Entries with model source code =
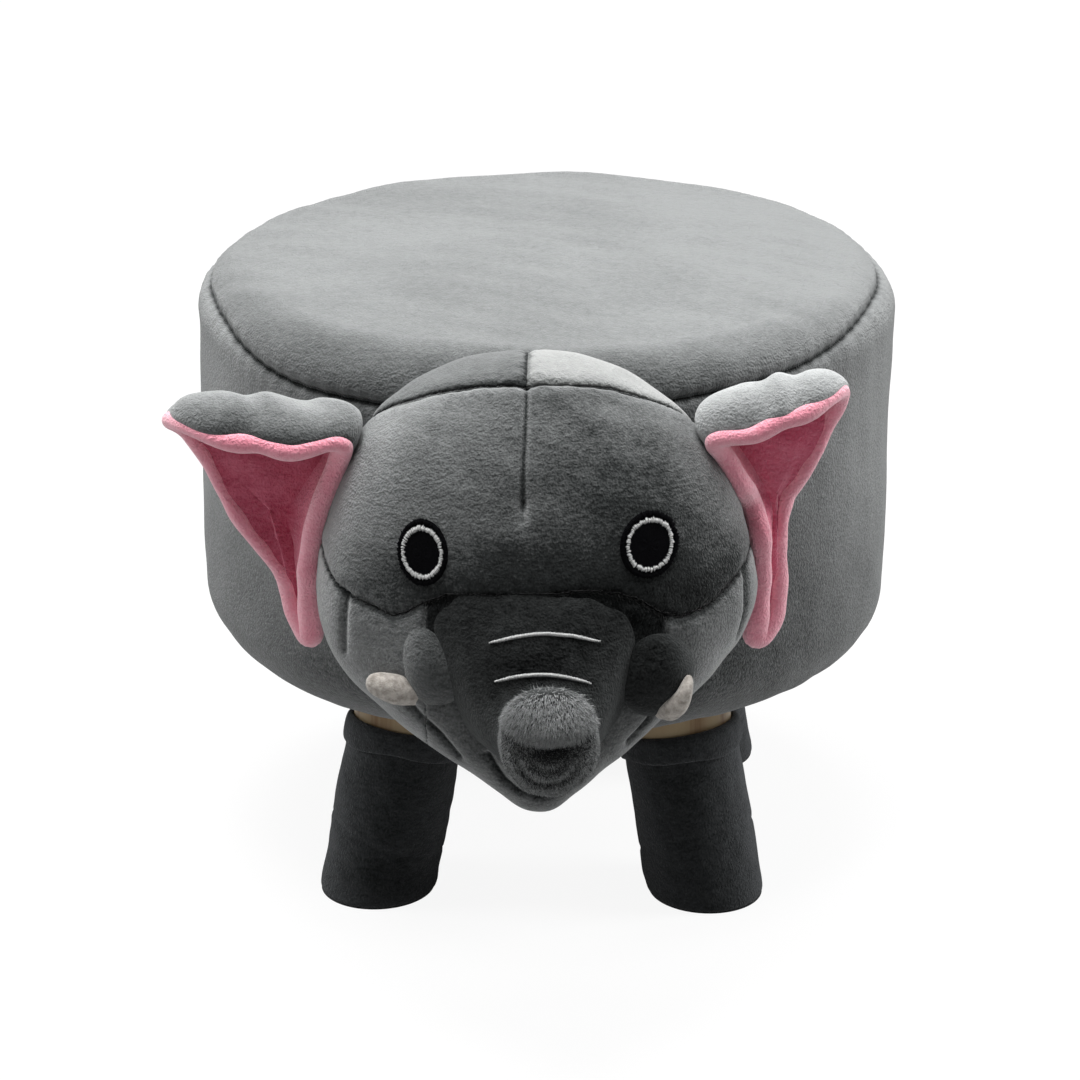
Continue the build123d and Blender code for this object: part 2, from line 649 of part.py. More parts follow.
def tail_parts():
    """A stuffed tail that hangs against the back of the drum, with a fuller tuft at its end."""
    root = Vector(0, SEAT_RADIUS + FIT + TAIL_RADIUS, SEAT_HEIGHT - TAIL_ROOT_DROP)
    end = Vector(0, SEAT_RADIUS + FIT + TUFT_RADIUS, SEAT_HEIGHT - TAIL_ROOT_DROP - TAIL_LENGTH)
    along = (end - root).normalized()
    length = (end - root).length
    frame = Plane(origin=root, x_dir=(1, 0, 0), z_dir=along)
    tube = frame * Cylinder(TAIL_RADIUS, length, align=(Align.CENTER, Align.CENTER, Align.MIN))
    tube += frame * Sphere(TAIL_RADIUS)
    rings = []
    for place, size in TUFT_SECTION_SHARES:
        radius = TUFT_RADIUS * size
        rings.append(frame * Pos(0, 0, length + place * TUFT_LENGTH) * oval(radius, radius))
    return tube, loft(rings)


def build():
    """Every piece of the stool, by name."""
    parts = {}
    parts["cover_top_panel"], parts["cover_side_panel"] = cover_panels()
    parts["seat_cushion"], parts["side_padding"] = padding()

    screws = frame_screws()
    pegs = staples()
    parts["frame_screws"] = screws
    parts["frame_posts"] = frame_posts(screws)
    base = disc(BOARD_RADIUS, BOARD_BOTTOM, BOARD_TOP) - screws
    parts["top_board"] = disc(BOARD_RADIUS, TOP_BOARD_BOTTOM, TOP_BOARD_TOP) - screws
    wall = disc(BOARD_RADIUS + WALL_THICKNESS, BOARD_BOTTOM + WALL_LIFT, TOP_BOARD_TOP)
    parts["side_wall"] = wall - disc(BOARD_RADIUS, 0, SEAT_HEIGHT)
    dust = disc(DUST_COVER_RADIUS, DUST_COVER_BOTTOM, UNDERSIDE_HEIGHT)

    all_plate_screws = []
    for name, azimuth in LEG_NAMES.items():
        frame = leg_frame(azimuth)
        bolt = leg_bolt(frame)
        own_screws = plate_screws(azimuth)
        all_plate_screws += own_screws
        parts["leg_bolt_" + name] = bolt
        parts["leg_" + name] = leg(frame, bolt)
        parts["leg_plate_" + name] = leg_plate(frame, azimuth, own_screws)
        parts["sock_" + name] = sock(frame)
        reach = 2 * LEG_LENGTH
        base -= frame * Cylinder(BOLT_HOLE_RADIUS, reach, align=(Align.CENTER, Align.CENTER, Align.MIN))
        dust -= frame * Cylinder(BOSS_RADIUS + FIT, reach, align=(Align.CENTER, Align.CENTER, Align.MIN))
    parts["plate_screws"] = all_plate_screws
    parts["base_board"] = base - all_plate_screws - pegs
    parts["dust_cover"] = dust - pegs
    parts["cover_side_panel"] -= pegs
    parts["underside_staples"] = pegs

    outside = head_form(0)
    stuffing = head_form(COVER_THICKNESS)
    parts["head_stuffing"] = stuffing
    parts.update(head_panels(outside, stuffing))
    trunk = trunk_form(0)
    parts["trunk"] = trunk - outside
    parts["trunk_wrinkles"] = [row - outside for row in trunk_wrinkles(trunk)]
    for side, name in ((-1, "left"), (1, "right")):
        patch, ring = eye(side, outside)
        parts["eye_patch_" + name] = patch
        parts["eye_ring_" + name] = ring
        lip = lip_fold(side, outside, trunk)
        parts["lip_fold_" + name] = lip
        parts["tusk_" + name] = tusk(side, outside, lip) - trunk
    room = head_form(-EAR_HEAD_GAP)
    parts["ear_left"], parts["ear_lining_left"] = ear(-1, EAR_LEFT_SPAN, EAR_LEFT_LIFT, room)
    parts["ear_right"], parts["ear_lining_right"] = ear(1, EAR_RIGHT_SPAN, EAR_RIGHT_LIFT, room)
    parts["tail"], parts["tail_tuft"] = tail_parts()
    return parts


os.makedirs("parts", exist_ok=True)
for node, shape in build().items():
    if isinstance(shape, list):
        shape = Compound(children=shape)
    export_step(shape, "parts/" + node + ".step")
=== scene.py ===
# %% [markdown]
# # An elephant footstool
# This lesson dresses a round padded footstool: a plush drum on four wooden legs, with a stuffed elephant's head.
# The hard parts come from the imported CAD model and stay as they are. The soft parts are new surfaces, worked out
# with numpy in millimetres and placed where the CAD model has them.

import contextlib
import math

import bmesh
import bpy
import numpy as np
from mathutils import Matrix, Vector


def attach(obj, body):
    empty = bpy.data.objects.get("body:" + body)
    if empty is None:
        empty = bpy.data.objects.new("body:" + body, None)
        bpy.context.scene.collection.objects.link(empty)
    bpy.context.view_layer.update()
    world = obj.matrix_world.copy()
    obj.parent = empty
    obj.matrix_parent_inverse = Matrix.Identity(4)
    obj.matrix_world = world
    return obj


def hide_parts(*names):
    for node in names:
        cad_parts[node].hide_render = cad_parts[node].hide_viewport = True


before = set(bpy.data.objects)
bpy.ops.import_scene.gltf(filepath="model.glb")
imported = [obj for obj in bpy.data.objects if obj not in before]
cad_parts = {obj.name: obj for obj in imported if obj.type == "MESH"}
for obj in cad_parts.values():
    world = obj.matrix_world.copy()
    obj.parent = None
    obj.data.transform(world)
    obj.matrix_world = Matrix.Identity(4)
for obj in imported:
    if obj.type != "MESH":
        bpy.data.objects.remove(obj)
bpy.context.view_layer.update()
MM = 0.001
print("CAD nodes:", len(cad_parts))

# %% [markdown]
# ## Small tools
# Every surface here is a grid of points, so a few helpers are enough: one rounds a table of sections into many
# rows, one joins grid points with quads, and one turns the result into a piece that rides on a CAD body. Seams and
# folds are bell curves of the distance to a line.

# %% Surfaces from grids
def smooth_rows(table, count):
    """Many rows through a few: a Catmull-Rom curve, whose slope at a row is half the step between its neighbours."""
    table = np.array(table, float)
    last = len(table) - 1
    place = np.linspace(0, last, count).clip(0, last - 1e-9)
    low = place.astype(int)
    part = (place - low)[:, None]
    before, start = table[np.maximum(low - 1, 0)], table[low]
    end, after = table[low + 1], table[np.minimum(low + 2, last)]
    start_slope, end_slope = (end - before) / 2, (after - start) / 2
    return (
        (2 * part**3 - 3 * part**2 + 1) * start
        + (part**3 - 2 * part**2 + part) * start_slope
        + (3 * part**2 - 2 * part**3) * end
        + (part**3 - part**2) * end_slope
    )


def smooth_step(value, low, high):
    """0 below low, 1 above high and an S-curve between them."""
    part = np.clip((value - low) / (high - low), 0, 1)
    return part * part * (3 - 2 * part)


def hump(away, width):
    """1 on a line and falling to 0 beside it, as a bell curve."""
    return np.exp(-((away / width) ** 2))


def turns(count):
    """Angles all round, in radians."""
    return np.linspace(0, 2 * np.pi, count, endpoint=False)


def xyz(x, y, z):
    """Points from three coordinates, each a number, a row, a column or a grid."""
    return np.stack(np.broadcast_arrays(x, y, z), -1)


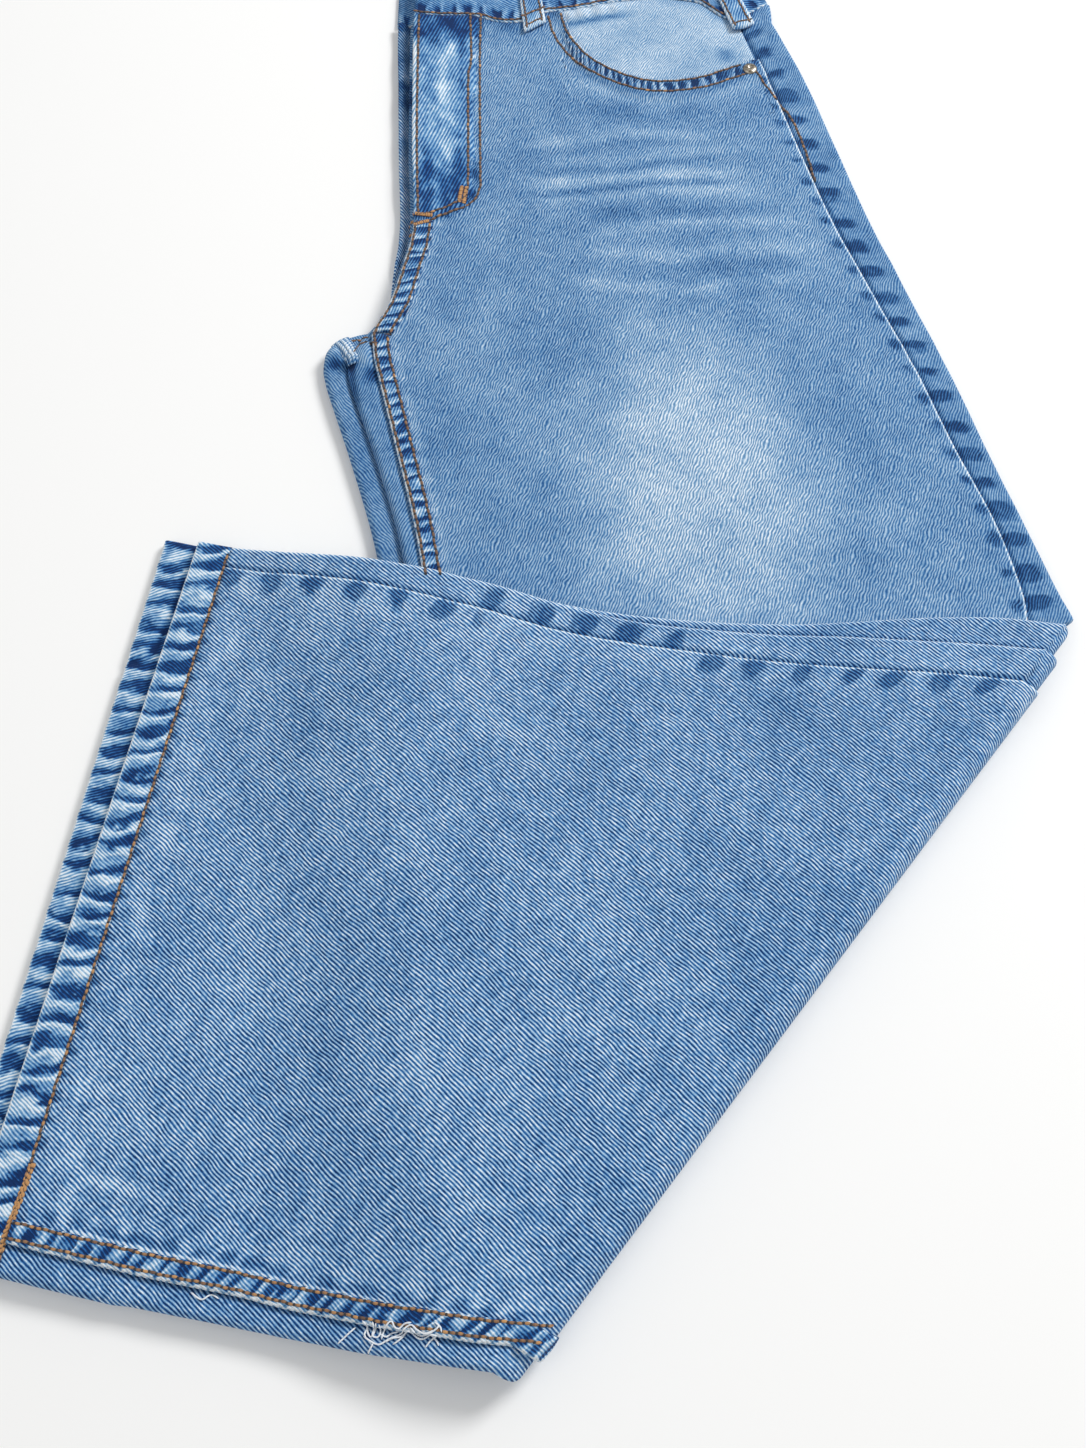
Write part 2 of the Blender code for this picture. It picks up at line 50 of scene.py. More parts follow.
# The camera looks 65 degrees below level, so it is tilted 25 degrees from straight down.
# It is 712 mm above the floor, which lies a little below the part.
PHOTO_LONG_SIDE = 1448
FOCAL_PIXELS = 1500
CAMERA_HEIGHT = 712.0
CAMERA_TILT = 25.0
SENSOR_WIDTH = 36.0
FLOOR_LEVEL = -0.0001

# Cloth and layers, as in the part's source. Depth is measured from the middle of the knee
# fold, so a layer has one depth on the upper leg and in the flap.
CLOTH = 1.3
GAP = 0.3
SIDE_GAP = 0.7
BACK_LAYER = 4.0
FOLD_AIR = 0.9
LEFT_FRONT_DEPTH = FOLD_AIR + CLOTH / 2
LEFT_BACK_LOW = FOLD_AIR + CLOTH + GAP
LEFT_BACK_HIGH = LEFT_BACK_LOW + BACK_LAYER
RIGHT_BACK_LOW = LEFT_BACK_HIGH + GAP
RIGHT_BACK_HIGH = RIGHT_BACK_LOW + BACK_LAYER
RIGHT_FRONT_DEPTH = RIGHT_BACK_HIGH + GAP + CLOTH / 2
FOLD_HEIGHT = RIGHT_FRONT_DEPTH + CLOTH / 2
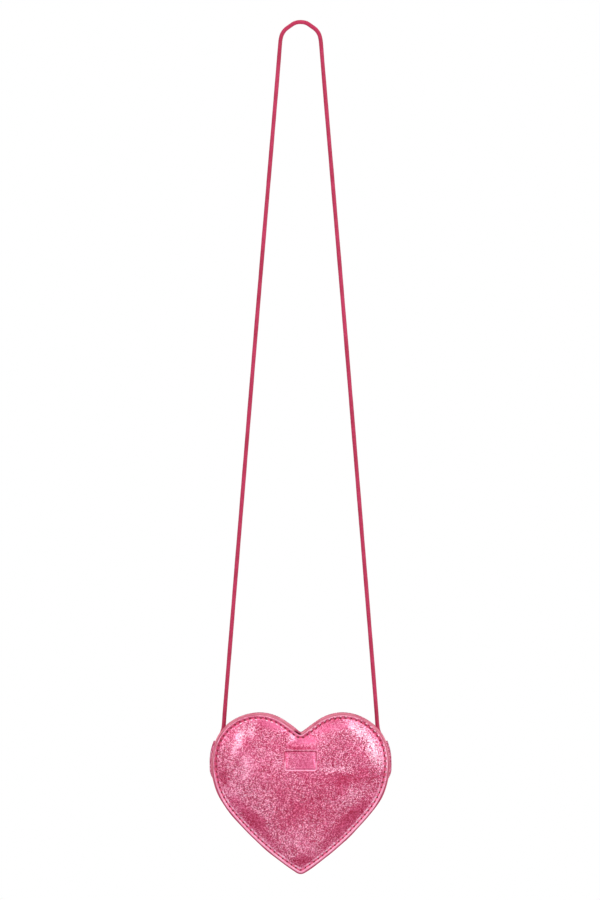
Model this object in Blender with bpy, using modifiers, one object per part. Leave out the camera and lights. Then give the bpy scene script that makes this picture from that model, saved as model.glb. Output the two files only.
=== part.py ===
"""Heart-shaped mini bag of foil leather, hanging by a thin round cord strap.

Two heart panels, a crowned front and a flat back, are sewn to a side strip whose edges turn
outwards. The upper half of the strip holds a zip that follows both lobes and the notch between
them. The strap's ends lie under a sewn tab on each side.

World frame: origin under the crest of the strap, where it hangs on its hook, +X to the right,
+Z up, and the bag's front faces -Y. Lengths are in metres and angles in radians.
"""

import math

import bmesh
import bpy
from mathutils import Vector

# Heart outline, measured on the stitch line and drawn by tangent arcs
LOBE_SPREAD = 0.0298
LOBE_RADIUS = 0.0290
HIP_RADIUS = 0.0495
HIP_START = math.radians(10)
FLANK_RADIUS = 0.2040
FLANK_START = math.radians(-39)
NOTCH_SLOPE = math.radians(37)
NOTCH_RADIUS = 0.0055
TIP_RADIUS = 0.0025
CHORD_SAG = 0.00016
WELD_DISTANCE = 0.00001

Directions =
Begin at the line that has "outside = head_form(0)"; stop after the line that has "before = set(bpy.data.objects)". Copy every line in that span exactly.

Written reply =
    outside = head_form(0)
    stuffing = head_form(COVER_THICKNESS)
    parts["head_stuffing"] = stuffing
    parts.update(head_panels(outside, stuffing))
    trunk = trunk_form(0)
    parts["trunk"] = trunk - outside
    parts["trunk_wrinkles"] = [row - outside for row in trunk_wrinkles(trunk)]
    for side, name in ((-1, "left"), (1, "right")):
        patch, ring = eye(side, outside)
        parts["eye_patch_" + name] = patch
        parts["eye_ring_" + name] = ring
        lip = lip_fold(side, outside, trunk)
        parts["lip_fold_" + name] = lip
        parts["tusk_" + name] = tusk(side, outside, lip) - trunk
    room = head_form(-EAR_HEAD_GAP)
    parts["ear_left"], parts["ear_lining_left"] = ear(-1, EAR_LEFT_SPAN, EAR_LEFT_LIFT, room)
    parts["ear_right"], parts["ear_lining_right"] = ear(1, EAR_RIGHT_SPAN, EAR_RIGHT_LIFT, room)
    parts["tail"], parts["tail_tuft"] = tail_parts()
    return parts


os.makedirs("parts", exist_ok=True)
for node, shape in build().items():
    if isinstance(shape, list):
        shape = Compound(children=shape)
    export_step(shape, "parts/" + node + ".step")
=== scene.py ===
# %% [markdown]
# # An elephant footstool
# This lesson dresses a round padded footstool: a plush drum on four wooden legs, with a stuffed elephant's head.
# The hard parts come from the imported CAD model and stay as they are. The soft parts are new surfaces, worked out
# with numpy in millimetres and placed where the CAD model has them.

import contextlib
import math

import bmesh
import bpy
import numpy as np
from mathutils import Matrix, Vector


def attach(obj, body):
    empty = bpy.data.objects.get("body:" + body)
    if empty is None:
        empty = bpy.data.objects.new("body:" + body, None)
        bpy.context.scene.collection.objects.link(empty)
    bpy.context.view_layer.update()
    world = obj.matrix_world.copy()
    obj.parent = empty
    obj.matrix_parent_inverse = Matrix.Identity(4)
    obj.matrix_world = world
    return obj


def hide_parts(*names):
    for node in names:
        cad_parts[node].hide_render = cad_parts[node].hide_viewport = True


before = set(bpy.data.objects)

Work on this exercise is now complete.